Larry Beil

No. 72
- Position: Tackle

Personal information
- Born: October 25, 1923 Oregon City, Oregon, U.S.
- Died: October 25, 1986 (aged 63) Portland, Oregon, U.S.
- Listed height: 6 ft 2 in (1.88 m)
- Listed weight: 235 lb (107 kg)

Career information
- High school: Franklin (Portland)
- College: Portland
- NFL draft: 1948: undrafted

Career history
- New York Giants (1948);
- Stats at Pro Football Reference

= Larry Beil (American football) =

American football player (1923–1986)

Lawrence William Beil (October 25, 1923 – October 25, 1986) was an American professional football tackle who played one season with the New York Giants of the National Football League (NFL). He played college football at the University of Portland.

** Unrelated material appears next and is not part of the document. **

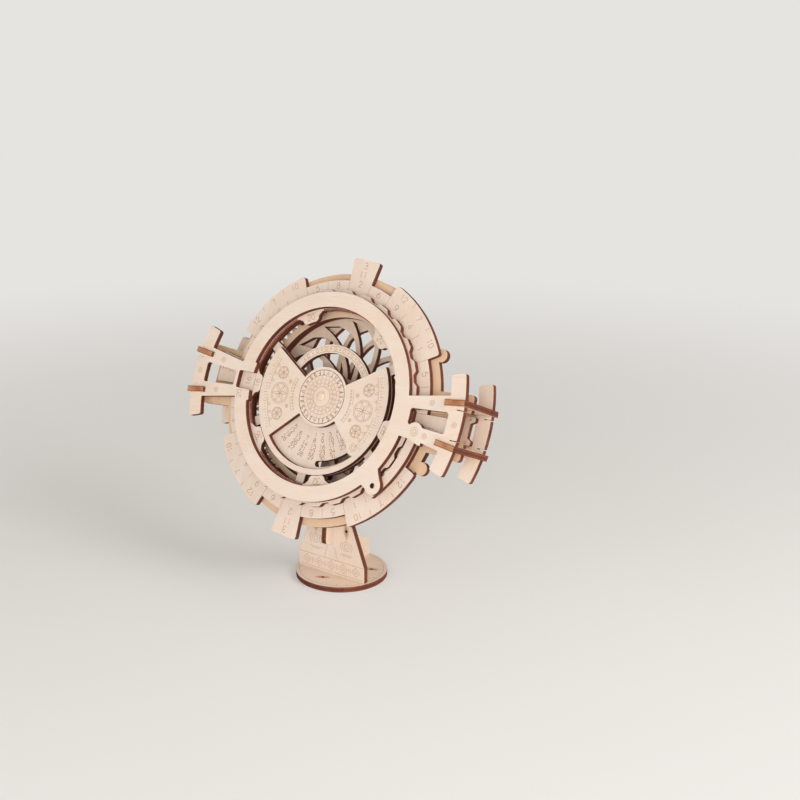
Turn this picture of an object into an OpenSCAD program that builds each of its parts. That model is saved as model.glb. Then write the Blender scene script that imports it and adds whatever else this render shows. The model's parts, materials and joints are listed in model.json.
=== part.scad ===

==Early life and college==
Lawrence William Beil was born on October 25, 1923, in Oregon City, Oregon. He attended Franklin High School in Portland, Oregon.

Beil was on the freshman team of the Oregon State Beavers of Oregon State University in 1942. He then served in the United States Navy during World War II. He then played for the Portland Pilots of the University of Portland from 1946 to 1947.

==Professional career==
Veil signed with the New York Giants after going undrafted in the 1948 NFL draft. He played in nine games for the Giants during the 1948 season. He wore jersey number 72 while with the Giants. Beil stood 6'2" and weighed 235 pounds.

==Personal life==
Beio died on October 25, 1986, in Portland.